[start of ENTRIES PROVIDED]
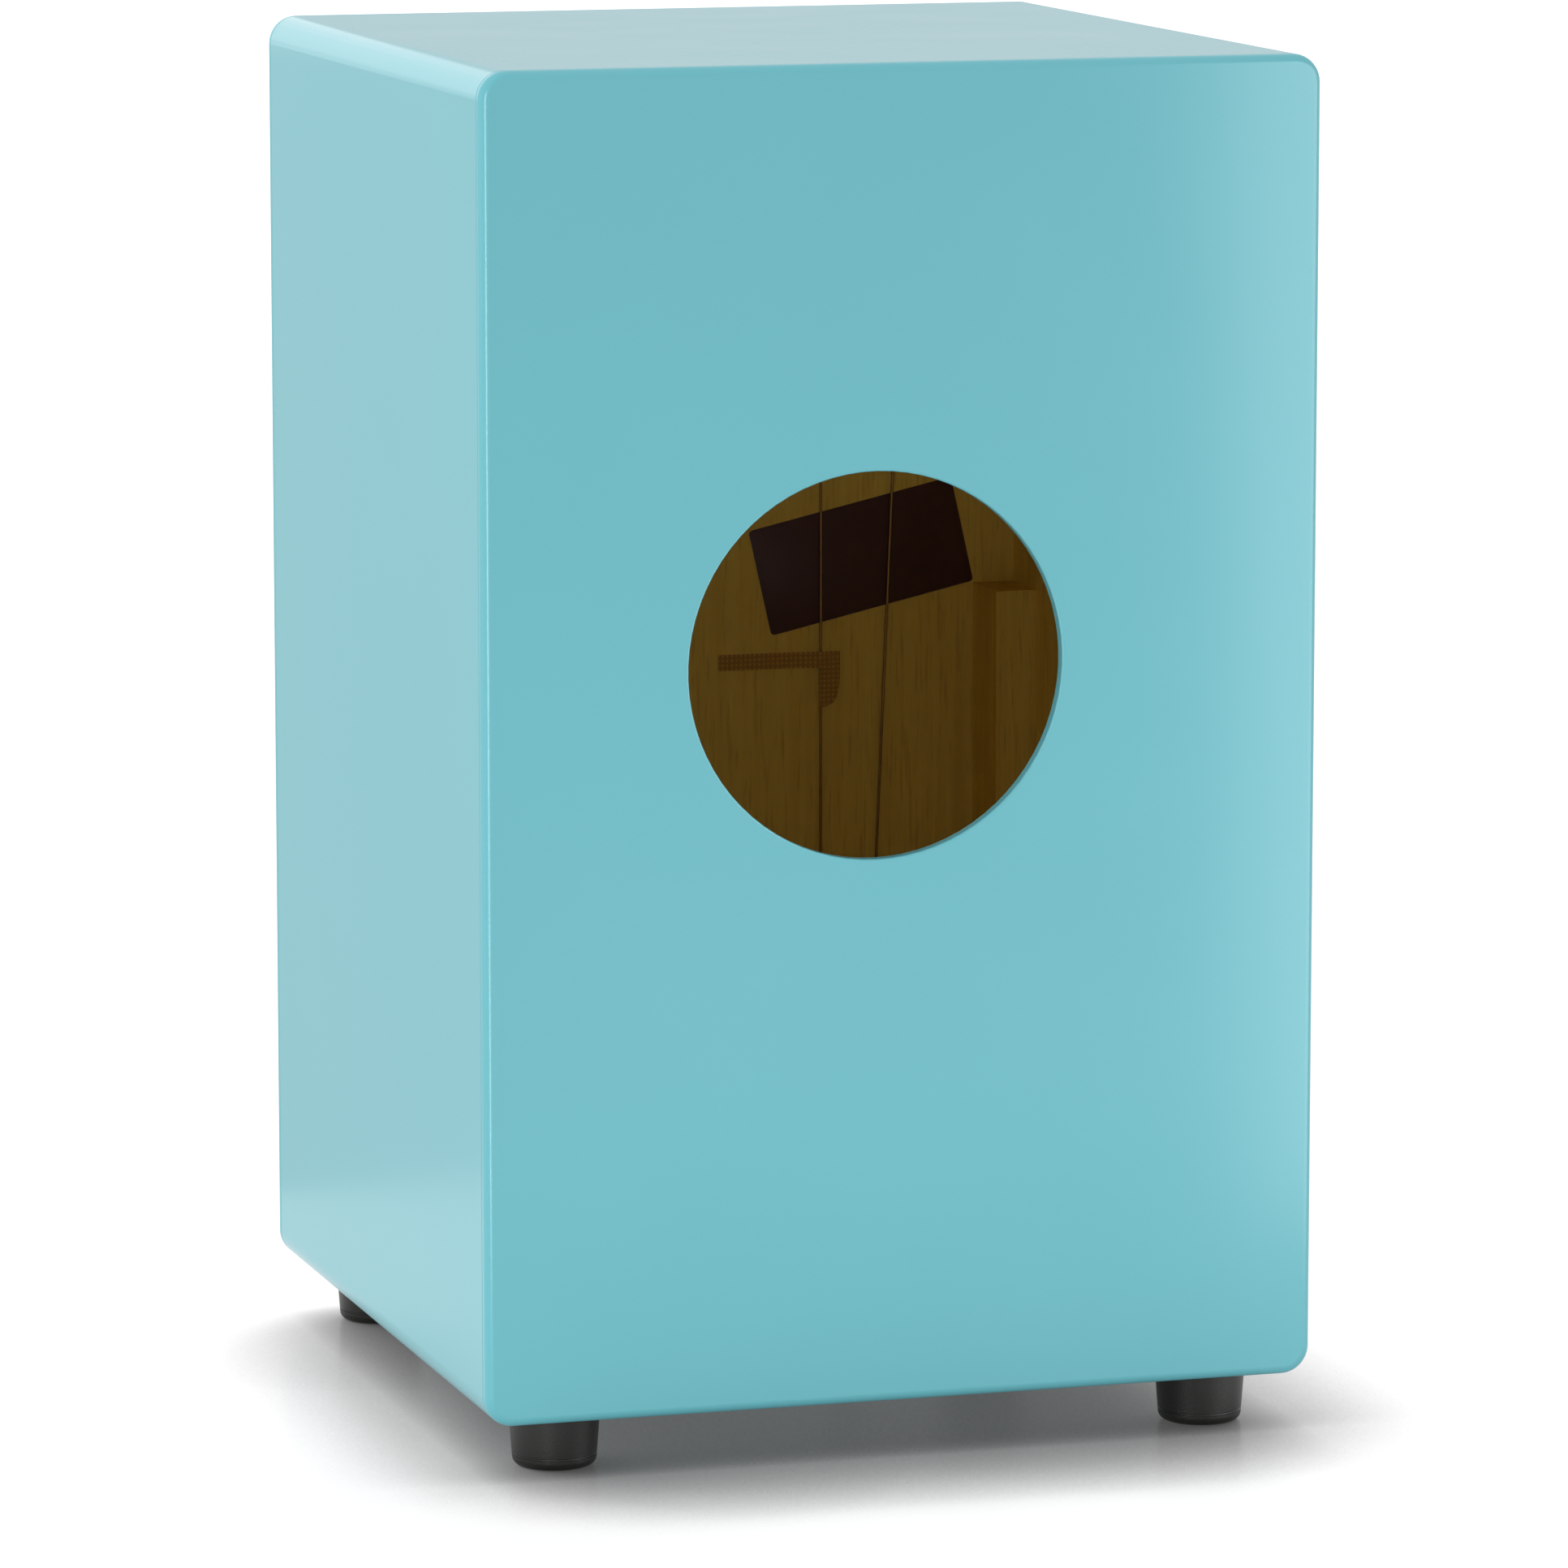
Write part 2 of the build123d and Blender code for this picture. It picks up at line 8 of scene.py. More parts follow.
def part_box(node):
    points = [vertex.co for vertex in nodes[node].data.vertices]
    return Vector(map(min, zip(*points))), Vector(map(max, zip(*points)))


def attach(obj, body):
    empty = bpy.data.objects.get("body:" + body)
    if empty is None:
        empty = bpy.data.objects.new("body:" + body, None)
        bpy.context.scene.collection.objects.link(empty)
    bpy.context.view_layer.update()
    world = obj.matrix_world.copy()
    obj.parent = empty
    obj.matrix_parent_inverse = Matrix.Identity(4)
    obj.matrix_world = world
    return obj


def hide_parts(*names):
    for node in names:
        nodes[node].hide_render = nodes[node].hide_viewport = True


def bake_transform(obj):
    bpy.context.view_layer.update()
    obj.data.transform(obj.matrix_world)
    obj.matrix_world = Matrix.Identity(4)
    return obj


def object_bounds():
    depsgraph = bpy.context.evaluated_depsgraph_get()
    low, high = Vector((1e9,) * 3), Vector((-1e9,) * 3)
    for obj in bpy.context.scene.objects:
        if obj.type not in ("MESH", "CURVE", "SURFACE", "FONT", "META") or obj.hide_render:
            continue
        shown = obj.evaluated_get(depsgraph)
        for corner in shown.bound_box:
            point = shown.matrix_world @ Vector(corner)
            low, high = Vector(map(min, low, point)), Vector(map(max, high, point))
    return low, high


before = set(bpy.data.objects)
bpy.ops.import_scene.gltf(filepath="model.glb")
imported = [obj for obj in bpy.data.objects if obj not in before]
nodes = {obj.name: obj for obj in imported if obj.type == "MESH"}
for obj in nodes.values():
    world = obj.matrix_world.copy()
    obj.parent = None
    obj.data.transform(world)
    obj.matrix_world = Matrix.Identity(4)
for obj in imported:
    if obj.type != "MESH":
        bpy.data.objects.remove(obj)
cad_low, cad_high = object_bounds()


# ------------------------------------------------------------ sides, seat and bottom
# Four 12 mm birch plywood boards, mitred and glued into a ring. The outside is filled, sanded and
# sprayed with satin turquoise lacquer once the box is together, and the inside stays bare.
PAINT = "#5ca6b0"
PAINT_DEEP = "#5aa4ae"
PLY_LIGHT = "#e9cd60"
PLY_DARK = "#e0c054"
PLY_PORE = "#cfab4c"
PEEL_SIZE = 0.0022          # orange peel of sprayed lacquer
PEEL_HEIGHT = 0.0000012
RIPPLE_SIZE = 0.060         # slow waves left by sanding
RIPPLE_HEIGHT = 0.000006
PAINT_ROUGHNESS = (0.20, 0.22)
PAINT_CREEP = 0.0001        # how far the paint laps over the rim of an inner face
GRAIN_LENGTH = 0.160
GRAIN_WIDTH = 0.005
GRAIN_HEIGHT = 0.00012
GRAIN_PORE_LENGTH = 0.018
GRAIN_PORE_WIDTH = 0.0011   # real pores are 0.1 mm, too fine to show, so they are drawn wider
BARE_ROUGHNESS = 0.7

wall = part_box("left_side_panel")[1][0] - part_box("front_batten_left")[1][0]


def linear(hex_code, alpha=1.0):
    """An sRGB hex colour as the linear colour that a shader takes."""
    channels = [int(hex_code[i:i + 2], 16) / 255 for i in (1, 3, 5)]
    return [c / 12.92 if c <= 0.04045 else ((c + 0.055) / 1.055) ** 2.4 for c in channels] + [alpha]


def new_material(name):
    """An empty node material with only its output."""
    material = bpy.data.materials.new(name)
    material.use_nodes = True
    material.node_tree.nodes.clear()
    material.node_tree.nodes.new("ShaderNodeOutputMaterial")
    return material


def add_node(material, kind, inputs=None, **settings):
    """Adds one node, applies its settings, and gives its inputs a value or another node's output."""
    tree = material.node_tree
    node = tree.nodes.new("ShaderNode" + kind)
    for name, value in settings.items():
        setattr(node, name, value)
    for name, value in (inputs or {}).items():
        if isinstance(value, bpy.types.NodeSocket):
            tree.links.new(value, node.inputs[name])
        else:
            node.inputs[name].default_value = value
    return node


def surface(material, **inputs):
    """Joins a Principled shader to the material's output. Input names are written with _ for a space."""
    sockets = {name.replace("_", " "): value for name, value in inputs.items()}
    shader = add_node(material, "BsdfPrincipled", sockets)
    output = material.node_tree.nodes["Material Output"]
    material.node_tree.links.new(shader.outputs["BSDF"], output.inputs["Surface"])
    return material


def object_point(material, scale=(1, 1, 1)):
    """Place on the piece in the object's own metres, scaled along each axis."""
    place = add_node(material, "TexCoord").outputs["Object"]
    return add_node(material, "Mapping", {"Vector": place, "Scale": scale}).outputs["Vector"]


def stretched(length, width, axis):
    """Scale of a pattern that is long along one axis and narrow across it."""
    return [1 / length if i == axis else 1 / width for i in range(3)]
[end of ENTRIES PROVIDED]
[start of ENTRIES PROVIDED]
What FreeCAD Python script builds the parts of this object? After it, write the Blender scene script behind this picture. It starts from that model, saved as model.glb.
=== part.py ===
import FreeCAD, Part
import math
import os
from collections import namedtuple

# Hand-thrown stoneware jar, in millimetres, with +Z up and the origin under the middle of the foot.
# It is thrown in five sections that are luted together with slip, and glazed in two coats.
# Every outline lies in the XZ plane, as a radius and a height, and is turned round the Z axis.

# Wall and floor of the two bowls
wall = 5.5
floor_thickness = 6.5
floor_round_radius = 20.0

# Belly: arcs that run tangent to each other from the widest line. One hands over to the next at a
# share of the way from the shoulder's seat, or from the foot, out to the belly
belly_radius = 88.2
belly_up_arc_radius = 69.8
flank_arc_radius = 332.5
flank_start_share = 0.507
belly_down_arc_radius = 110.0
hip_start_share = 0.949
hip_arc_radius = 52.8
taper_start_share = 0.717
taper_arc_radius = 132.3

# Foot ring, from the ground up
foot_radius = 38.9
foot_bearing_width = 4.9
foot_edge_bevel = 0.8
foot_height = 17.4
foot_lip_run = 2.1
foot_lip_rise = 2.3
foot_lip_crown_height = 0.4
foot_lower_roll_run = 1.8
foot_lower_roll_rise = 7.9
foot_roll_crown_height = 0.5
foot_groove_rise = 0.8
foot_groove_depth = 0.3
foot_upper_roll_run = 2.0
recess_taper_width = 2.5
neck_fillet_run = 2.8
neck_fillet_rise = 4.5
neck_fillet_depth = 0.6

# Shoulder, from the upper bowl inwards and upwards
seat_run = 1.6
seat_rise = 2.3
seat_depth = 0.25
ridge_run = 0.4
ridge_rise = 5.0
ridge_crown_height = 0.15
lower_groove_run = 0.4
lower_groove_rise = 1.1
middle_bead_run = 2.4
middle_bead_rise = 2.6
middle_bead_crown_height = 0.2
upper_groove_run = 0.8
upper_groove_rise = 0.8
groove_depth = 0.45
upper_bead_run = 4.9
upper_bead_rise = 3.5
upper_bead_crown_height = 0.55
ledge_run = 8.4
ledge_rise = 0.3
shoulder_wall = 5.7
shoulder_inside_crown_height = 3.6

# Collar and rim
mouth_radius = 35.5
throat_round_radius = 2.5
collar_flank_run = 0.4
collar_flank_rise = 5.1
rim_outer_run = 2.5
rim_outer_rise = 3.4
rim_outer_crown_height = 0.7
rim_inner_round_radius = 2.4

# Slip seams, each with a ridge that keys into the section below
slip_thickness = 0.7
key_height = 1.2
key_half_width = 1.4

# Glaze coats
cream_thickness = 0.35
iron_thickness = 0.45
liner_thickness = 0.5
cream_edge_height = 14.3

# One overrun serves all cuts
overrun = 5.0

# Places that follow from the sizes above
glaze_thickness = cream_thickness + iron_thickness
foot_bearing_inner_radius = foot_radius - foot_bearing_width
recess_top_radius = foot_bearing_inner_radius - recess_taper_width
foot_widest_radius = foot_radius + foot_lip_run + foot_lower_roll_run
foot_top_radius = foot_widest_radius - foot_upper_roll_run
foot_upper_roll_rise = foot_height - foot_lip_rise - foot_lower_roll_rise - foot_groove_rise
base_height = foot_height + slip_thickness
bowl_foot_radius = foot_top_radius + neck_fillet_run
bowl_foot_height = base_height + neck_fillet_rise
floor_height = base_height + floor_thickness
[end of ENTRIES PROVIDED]
[start of ENTRIES PROVIDED]
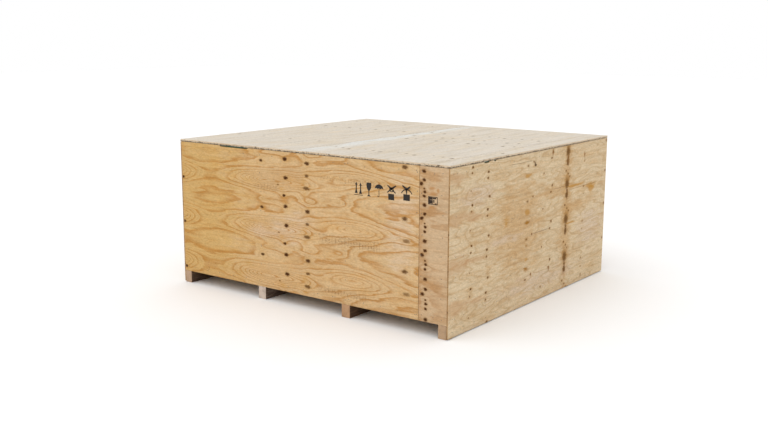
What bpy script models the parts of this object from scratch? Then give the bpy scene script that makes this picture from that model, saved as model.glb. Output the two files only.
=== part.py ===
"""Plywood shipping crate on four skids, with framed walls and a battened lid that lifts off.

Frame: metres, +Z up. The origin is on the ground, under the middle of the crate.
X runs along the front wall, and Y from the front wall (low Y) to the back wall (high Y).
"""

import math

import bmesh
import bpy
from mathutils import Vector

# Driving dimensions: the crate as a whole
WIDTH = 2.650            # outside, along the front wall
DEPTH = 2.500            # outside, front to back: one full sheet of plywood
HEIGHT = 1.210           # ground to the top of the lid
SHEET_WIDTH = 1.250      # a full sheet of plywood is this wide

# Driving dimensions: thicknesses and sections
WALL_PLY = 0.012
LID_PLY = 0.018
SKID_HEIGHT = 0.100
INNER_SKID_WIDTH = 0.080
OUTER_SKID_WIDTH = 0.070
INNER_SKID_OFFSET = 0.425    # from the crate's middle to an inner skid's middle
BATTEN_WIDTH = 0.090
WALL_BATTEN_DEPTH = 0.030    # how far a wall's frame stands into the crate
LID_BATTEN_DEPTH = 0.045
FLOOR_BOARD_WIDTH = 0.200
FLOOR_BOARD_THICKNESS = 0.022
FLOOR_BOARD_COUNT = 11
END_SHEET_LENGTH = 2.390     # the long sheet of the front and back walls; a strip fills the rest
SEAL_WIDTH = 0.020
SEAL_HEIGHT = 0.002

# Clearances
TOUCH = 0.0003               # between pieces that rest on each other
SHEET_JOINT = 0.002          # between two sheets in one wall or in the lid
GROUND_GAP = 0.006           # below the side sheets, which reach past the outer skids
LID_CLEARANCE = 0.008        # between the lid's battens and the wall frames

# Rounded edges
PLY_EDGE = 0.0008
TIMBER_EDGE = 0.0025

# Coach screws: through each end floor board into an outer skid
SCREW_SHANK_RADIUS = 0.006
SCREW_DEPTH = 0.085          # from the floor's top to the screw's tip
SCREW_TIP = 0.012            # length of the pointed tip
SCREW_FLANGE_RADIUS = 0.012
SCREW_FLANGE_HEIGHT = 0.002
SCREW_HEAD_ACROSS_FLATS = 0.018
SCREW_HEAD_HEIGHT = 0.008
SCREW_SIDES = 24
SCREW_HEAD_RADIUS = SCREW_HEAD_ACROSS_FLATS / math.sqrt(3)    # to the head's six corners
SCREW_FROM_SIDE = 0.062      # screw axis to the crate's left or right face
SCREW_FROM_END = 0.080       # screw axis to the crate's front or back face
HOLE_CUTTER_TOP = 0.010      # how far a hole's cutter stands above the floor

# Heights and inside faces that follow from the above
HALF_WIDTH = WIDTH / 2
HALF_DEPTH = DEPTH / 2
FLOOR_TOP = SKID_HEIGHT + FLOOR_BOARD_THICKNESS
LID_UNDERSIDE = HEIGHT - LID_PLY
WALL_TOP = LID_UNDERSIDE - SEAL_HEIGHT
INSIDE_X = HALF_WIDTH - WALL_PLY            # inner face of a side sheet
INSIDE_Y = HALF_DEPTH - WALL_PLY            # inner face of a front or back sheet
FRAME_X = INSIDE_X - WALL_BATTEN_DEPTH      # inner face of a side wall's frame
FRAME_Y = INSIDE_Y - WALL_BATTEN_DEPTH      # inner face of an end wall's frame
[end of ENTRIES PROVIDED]
--- INSTRUCTION ---
Taking the material above, extract exactly and only the lines from the line with "What bpy script" to the line with "from mathutils import Vector", inclusive of both.

--- FINAL ANSWER ---
What bpy script models the parts of this object from scratch? Then give the bpy scene script that makes this picture from that model, saved as model.glb. Output the two files only.
=== part.py ===
"""Plywood shipping crate on four skids, with framed walls and a battened lid that lifts off.

Frame: metres, +Z up. The origin is on the ground, under the middle of the crate.
X runs along the front wall, and Y from the front wall (low Y) to the back wall (high Y).
"""

import math

import bmesh
import bpy
from mathutils import Vector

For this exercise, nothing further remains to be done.